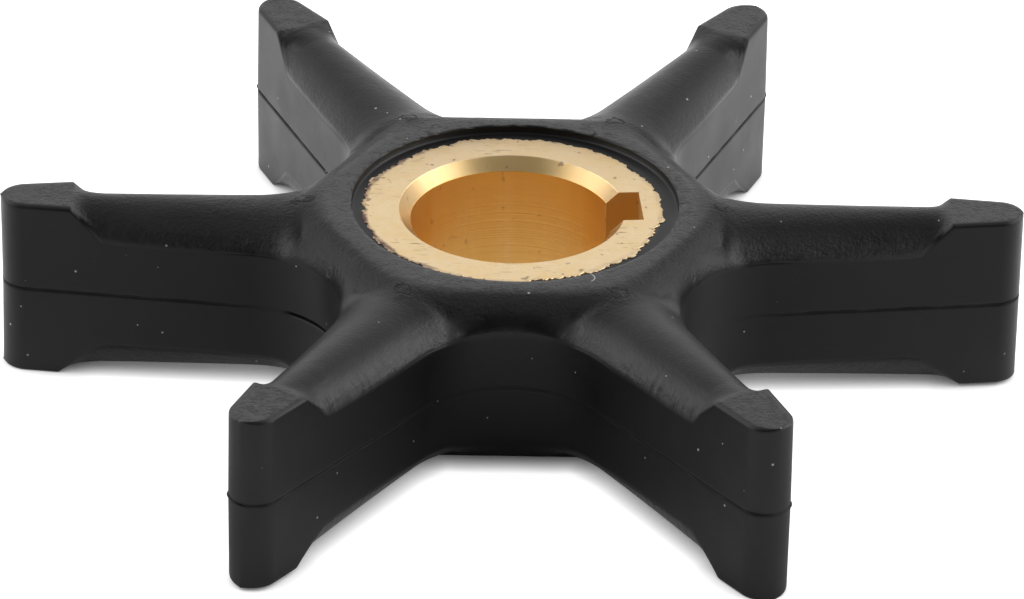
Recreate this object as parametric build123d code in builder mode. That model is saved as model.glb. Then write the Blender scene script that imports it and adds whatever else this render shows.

--

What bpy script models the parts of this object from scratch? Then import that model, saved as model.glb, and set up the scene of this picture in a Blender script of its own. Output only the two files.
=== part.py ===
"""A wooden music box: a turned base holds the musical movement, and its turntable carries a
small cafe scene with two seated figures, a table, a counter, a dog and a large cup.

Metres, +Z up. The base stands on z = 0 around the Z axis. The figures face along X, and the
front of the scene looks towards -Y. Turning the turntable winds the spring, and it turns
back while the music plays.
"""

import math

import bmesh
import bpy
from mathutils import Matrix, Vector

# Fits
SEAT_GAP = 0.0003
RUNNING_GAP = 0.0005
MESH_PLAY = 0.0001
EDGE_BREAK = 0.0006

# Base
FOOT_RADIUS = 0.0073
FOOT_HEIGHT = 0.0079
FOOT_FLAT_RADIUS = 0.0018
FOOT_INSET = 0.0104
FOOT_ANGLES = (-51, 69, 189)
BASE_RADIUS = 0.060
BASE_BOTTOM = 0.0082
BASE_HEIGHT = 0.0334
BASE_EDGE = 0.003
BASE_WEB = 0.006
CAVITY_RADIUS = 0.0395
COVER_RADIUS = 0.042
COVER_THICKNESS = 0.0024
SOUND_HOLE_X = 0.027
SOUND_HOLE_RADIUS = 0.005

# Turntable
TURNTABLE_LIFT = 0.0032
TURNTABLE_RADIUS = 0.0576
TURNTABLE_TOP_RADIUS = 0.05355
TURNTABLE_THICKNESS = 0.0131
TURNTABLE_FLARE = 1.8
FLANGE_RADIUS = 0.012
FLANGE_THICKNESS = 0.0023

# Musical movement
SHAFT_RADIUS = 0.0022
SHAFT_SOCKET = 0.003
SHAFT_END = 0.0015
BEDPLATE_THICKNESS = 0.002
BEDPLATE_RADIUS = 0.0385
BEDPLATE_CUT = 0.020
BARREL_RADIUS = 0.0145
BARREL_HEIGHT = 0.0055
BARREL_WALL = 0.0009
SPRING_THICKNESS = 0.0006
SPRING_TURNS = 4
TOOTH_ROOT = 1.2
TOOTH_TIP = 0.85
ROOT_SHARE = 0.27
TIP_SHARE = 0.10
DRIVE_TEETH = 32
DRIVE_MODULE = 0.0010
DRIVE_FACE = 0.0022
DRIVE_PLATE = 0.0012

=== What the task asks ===
Only the lines from the one containing "What bpy script" through the one containing "EDGE_BREAK = 0.0006" are to be extracted, exactly as they appear, with both ends included.

=== Exercise response ===
What bpy script models the parts of this object from scratch? Then import that model, saved as model.glb, and set up the scene of this picture in a Blender script of its own. Output only the two files.
=== part.py ===
"""A wooden music box: a turned base holds the musical movement, and its turntable carries a
small cafe scene with two seated figures, a table, a counter, a dog and a large cup.

Metres, +Z up. The base stands on z = 0 around the Z axis. The figures face along X, and the
front of the scene looks towards -Y. Turning the turntable winds the spring, and it turns
back while the music plays.
"""

import math

import bmesh
import bpy
from mathutils import Matrix, Vector

# Fits
SEAT_GAP = 0.0003
RUNNING_GAP = 0.0005
MESH_PLAY = 0.0001
EDGE_BREAK = 0.0006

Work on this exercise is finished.